We are seeing very similar trends to what the state is recording for Maui County — about a 30% drop in business.
“Business is tough,” said Dayna Garland, chief of staff at the Pacific Whale Foundation. “We are seeing very similar trends to what the state is recording for Maui County — about a 30% drop in business.”
Visitors Are Welcome
Like the Westin Maui’s Hargrove, Garland agreed that her company’s staff is eager to see visitors return, and that the island needs tourism revenue to recover. But she also encouraged visitors to consider volunteering during their stay through one of eco-tour provider’s Malama Pono partnerships with local nonprofits.
“We encourage people to come with sensitivity — not just in light of the fires, but in light of what a special place Maui is,” Garland said. “We want to give visitors that experience, give them that connection to the ocean and the environment, so they leave feeling inspired to make a difference, to be a part of something bigger. … We definitely encourage people to get involved.”
We encourage people to come with sensitivity — not just in light of the fires, but in light of what a special place Maui is.
Longtime Maui resident and travel advisor Kathy Takushi, who owns Captivating Journeys in Haiku, told me she has booked a few trips for clients to West Maui this year, including visits taking place earlier this spring and a few more slated for this summer.

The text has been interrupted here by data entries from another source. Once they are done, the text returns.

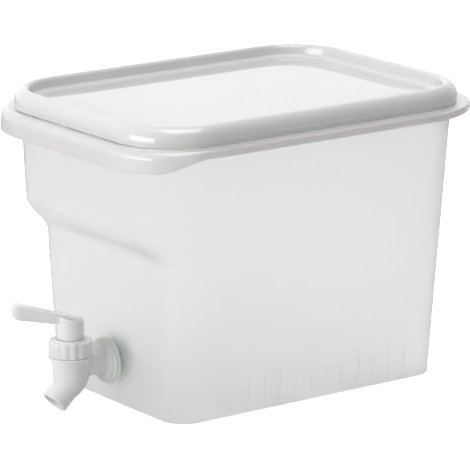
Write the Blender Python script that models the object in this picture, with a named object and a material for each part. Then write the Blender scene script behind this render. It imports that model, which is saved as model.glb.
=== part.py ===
"""Refrigerator drink dispenser: a drafted tub with a hand grip, a snap-over lid and a quarter-turn tap.

Metres, +Z up. The tap is at the front, towards -Y. The dispenser stands on Z = 0.
"""

import math
from collections import namedtuple

import bmesh
import bpy
from mathutils import Matrix, Vector

# Overall height, to the lid's crest
lid_top = 0.2000

# Fit
seat = 0.0003
overrun = 0.002
merge_distance = 0.000001

# Tub wall: distances from the upright axis through the origin
foot_half_width = 0.0757
foot_front = 0.0879
foot_back = 0.1266
foot_corner = 0.0176
foot_edge = 0.0005
mouth_half_width = 0.0915
mouth_front = 0.1112
mouth_back = 0.1406
mouth_front_corner = 0.0330
mouth_back_corner = 0.0342
waist_front = 0.0909
waist_corner = 0.0217
waist_height = 0.1018
nose_front = 0.1079
nose_corner = 0.0280
nose_height = 0.1260
wall = 0.0022
floor_thickness = 0.0030
floor_fillet = 0.0060

# The nose carries on along the long sides as a shallow swell that runs out towards the back
swell_depth = 0.0026
swell_end = 0.0170
swell_end_height = 0.1110
swell_end_band = 0.0080

# Rim: the lid's crest line is the curve that the flange, the grip and the lid are measured from
crest_half_width = 0.0914
crest_front = 0.1104
crest_back = 0.1390
crest_corner = 0.0396
flange_drop = 0.0130
flange_reach = 0.0160
flange_plate = 0.0022
flange_fillet = 0.0015
lip = 0.0020
side_lip_depth = 0.0052
rear_lip_depth = 0.0042
grip_depth = 0.0143
grip_flare = 0.0006
grip_shoulder = 0.0060
side_shoulder = 0.0015
lip_fillet = 0.0003
rim_drop = 0.0044
rim_half_thickness = 0.0010
rim_corner = 0.0345
grip_start_share = 0.20
grip_full_share = 0.77

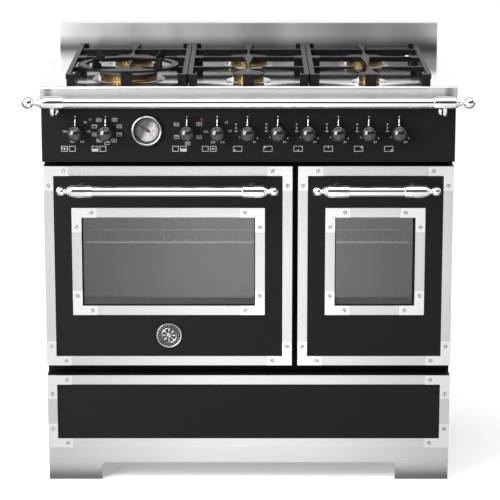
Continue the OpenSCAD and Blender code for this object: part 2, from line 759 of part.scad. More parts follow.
// A cast pan support, centred at x = 0: side bars, cross bars and feet, with tapered fingers.
module grate(mid) {
    half = grate_w / 2;
    foot = grate_foot_w / 2;
    tip = 1.8;
    tip_x = 29;
    thin = bar_w / 2;
    side_foot = grate_foot_w * 1.2;
    side_in = 28;
    translate([mid, 0, 0]) {
        for (side = [0, 1]) mirror([side, 0, 0]) {
            span([half - bar_w, grate_front + 4, bar_z], [half, grate_rear - 4, grate_z]);
            for (y = [grate_front, grate_rear - foot]) span([half - foot - 8, y, worktop_z + 0.3],
                [half - 2, y + foot, grate_z]);
            upright_plate(finger_y - thin, finger_y + thin) polygon([[half - bar_w + e, bar_z],
                [wok_crown_r + 8, finger_z], [tip_x, grate_z - 3], [tip_x, grate_z],
                [half - bar_w + e, grate_z]]);
            span([half - side_in, middle_bar_y - side_foot / 2, bar_z],
                [half, middle_bar_y + side_foot / 2, grate_z]);
            span([half - side_in, middle_bar_y - side_foot / 2, basin_z + 0.3],
                [half - side_in / 2, middle_bar_y + side_foot / 2, grate_z]);
        }
        for (y = [middle_bar_y, rear_bar_y])
            span([-half + e, y - thin, bar_z], [half - e, y + thin, grate_z]);
        for (y = [grate_front, grate_rear - foot])
            span([-foot, y, worktop_z + 0.3], [foot, y + foot, grate_z]);
        tapered_bar([[grate_front, foot], [grate_front + foot * 2, foot], [finger_y - 8, tip],
            [middle_bar_y - 100, tip], [middle_bar_y - 12, foot - 2], [middle_bar_y + 64, tip],
            [rear_bar_y, tip], [grate_rear - foot, foot], [grate_rear, foot]], finger_z, grate_z);
    }
}

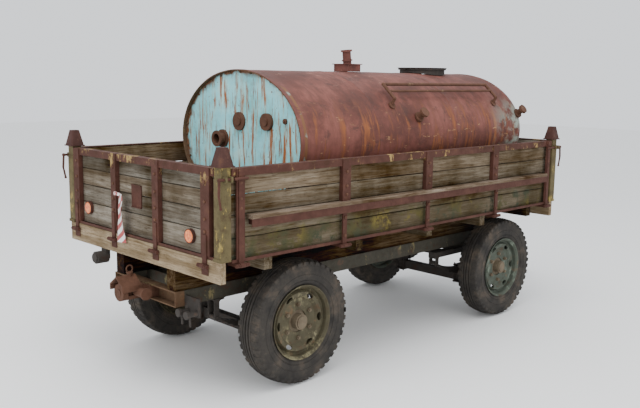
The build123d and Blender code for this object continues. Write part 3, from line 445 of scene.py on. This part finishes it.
def rusted_paint(name, paint, rust, under, under_share, under_from=None, gloss=0.7):
    """Old paint over rust; scraps of an under-coat show, or only from a height upwards."""
    material, tree, shader = new_material(name, roughness=gloss, shine=0.25)
    plain = place_on_piece(tree)
    patches = clouds(tree, plain, 9.0, detail=9.0, rough=0.72)
    specks = clouds(tree, plain, 70.0, detail=5.0, rough=0.7)
    colour = graded(tree, patches, (0.30, darkened(rust, 0.45)), (0.45, paint),
                    (0.58, darkened(paint, 1.25)), (0.72, rust))
    peeling = clouds(tree, place_on_piece(tree, (1, 1, 0.5), (3, 1, 2)), 6.0, detail=9.0,
                     rough=0.8)
    scraps = step(tree, peeling, under_share, under_share + 0.04)
    if under_from is not None:
        high_up = step(tree, axis_of(tree, plain, 2), under_from - 0.06, under_from + 0.02)
        scraps = times(tree, scraps, high_up)
    colour = blended(tree, scraps, colour, under)
    pits = step(tree, specks, 0.60, 0.70)
    colour = blended(tree, times(tree, pits, 0.7), colour, darkened(rust, 0.35))
    tree.links.new(colour, shader.inputs["Base Color"])
    dull, worn = (0.85,) * 3, (gloss,) * 3
    tree.links.new(graded(tree, patches, (0.35, dull), (0.6, worn)), shader.inputs["Roughness"])
    height = worked(tree, "ADD", times(tree, patches, 0.7), times(tree, specks, 0.5))
    roughened(tree, shader, height, 0.5, 0.003)
    return material


MAROON, RUST = (0.056, 0.020, 0.013), (0.095, 0.040, 0.019)
upper_rail_foot = 1.53        # yellow shows on the boards from here upwards
frame_steel = rusted_paint("board_frame_paint", MAROON, RUST, (0.30, 0.20, 0.07), 0.56,
                           upper_rail_foot)
post_paint = rusted_paint("post_paint", (0.085, 0.066, 0.028), (0.085, 0.038, 0.022),
                          (0.27, 0.20, 0.055), 0.56)
cap_paint = rusted_paint("post_cap_paint", (0.042, 0.016, 0.012), RUST, (0.10, 0.045, 0.03),
                         0.62)
dark_paint = rusted_paint("underframe_paint", (0.035, 0.030, 0.026), (0.10, 0.05, 0.03),
                          (0.12, 0.10, 0.05), 0.68, gloss=0.8)
channel_paint = rusted_paint("chassis_paint", (0.042, 0.038, 0.028), (0.13, 0.06, 0.035),
                             (0.16, 0.13, 0.06), 0.58, gloss=0.8)
rear_channel_paint = rusted_paint("rear_channel_paint", (0.090, 0.052, 0.028),
                                  (0.19, 0.075, 0.035), (0.20, 0.16, 0.07), 0.58, gloss=0.85)
bare_iron = rusted_paint("bare_rusty_iron", (0.080, 0.036, 0.021), (0.13, 0.055, 0.025),
                         (0.19, 0.13, 0.07), 0.60, gloss=0.75)
finish_nodes(frame_steel, "side_frame_right", "side_frame_left", "gate_frame", "front_frame",
             "hinge_irons", "latch_rear_right", "latch_rear_left", "latch_front_right",
             "latch_front_left", "reflector_bezels")
finish_nodes(post_paint, "corner_posts")
finish_nodes(cap_paint, "post_caps")
finish_nodes(rear_channel_paint, "rear_cross_channel", "rim_hoop")
finish_nodes(channel_paint, "chassis_beams", "turntable_upper_ring", "drawbar")
finish_nodes(dark_paint, "rear_axle", "front_axle", "leaf_springs_rear", "leaf_springs_front",
             "turntable_frame", "tail_lamp", "brake_couplings", "manhole_collar", "manhole_lid")
finish_nodes(bare_iron, "coupling_body", "coupling_pin", "outlet_pipe", "handrail",
             "tank_fittings")

# Coach bolts ----------------------------------------------------------------------------------
# Forged bolts with a low domed head, driven through bar and plank wherever an
# upright or a strap is fixed, and rusted like the bare iron.
bolt_radius, bolt_height = 0.011, 0.012


def bolt_heads(places, facing, name, body):
    """One bolt head at each place, all looking the same way."""
    cleared()
    bpy.ops.mesh.primitive_cylinder_add(vertices=16, radius=bolt_radius, depth=bolt_height)
    head = bpy.context.object
    picked(head, "FACE", lambda face: face.center.z > 0.005)
    bpy.ops.mesh.inset(thickness=0.003, depth=0.0025)
    bpy.ops.mesh.inset(thickness=0.004, depth=0.0012)
    bpy.ops.object.mode_set(mode="OBJECT")
    towards = Vector(facing).to_track_quat("Z", "Y").to_matrix().to_4x4()
    heads = []
    for spot in places:
        copy = head.copy()
        copy.data = head.data.copy()
        bpy.context.scene.collection.objects.link(copy)
        copy.matrix_world = Matrix.Translation(spot) @ towards
        heads.append(copy)
    bpy.data.objects.remove(head)
    made_up(heads, name, body, bare_iron, angle=50)


upright_x = [gate_x + forward for forward in (0.151, 1.098, 2.029, 2.946, 3.813)]
strap_x = [gate_x + forward for forward in (1.078, 2.019, 2.969)]
gate_bar_y = (-0.80, -0.24, 0.30, 0.835)
upright_levels, strap_levels = (1.365, 1.425, 1.525), (1.075, 1.205)
gate_bar_levels = (1.21, 1.29, 1.40, 1.52)
proud, strap_proud = 0.0005, 0.0085     # how far a bolt's middle stands off the bars' face
for side, sign in (("right", -1), ("left", 1)):
    places = [(x, sign * (half_width + proud), z) for x in upright_x for z in upright_levels]
    places += [(x, sign * (half_width + strap_proud), z) for x in strap_x for z in strap_levels]
    bolt_heads(places, (0, sign, 0), f"bolts_side_{side}", f"side_board_{side}")
bolt_heads([(gate_x - proud, y, z) for y in gate_bar_y for z in gate_bar_levels], (-1, 0, 0),
           "bolts_gate", "gate")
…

She was quick to note her business this year to destinations in Asia and Europe has been booming, but the number of inquiries she’s receiving for Hawaii vacations has dropped “dramatically.”
“I would say [it’s] over 50% down,” Takushi said. “And by the time [resorts in] Kaanapali dropped their rates, it was a little bit too late for all those people who planned their summer trips ahead.”
Still, Takushi said guests she’s booked to West Maui have all thoroughly enjoyed their vacations, and she also spoke about the island’s real need for tourism revenue to recover.
“I would encourage other travel advisors — if they were not thinking about Hawaii, to please rethink that,” she said. “Because we need the support for our community here to keep people employed. … If we have the housing problem and an employment problem, it’s just going to turn into a real big mess.”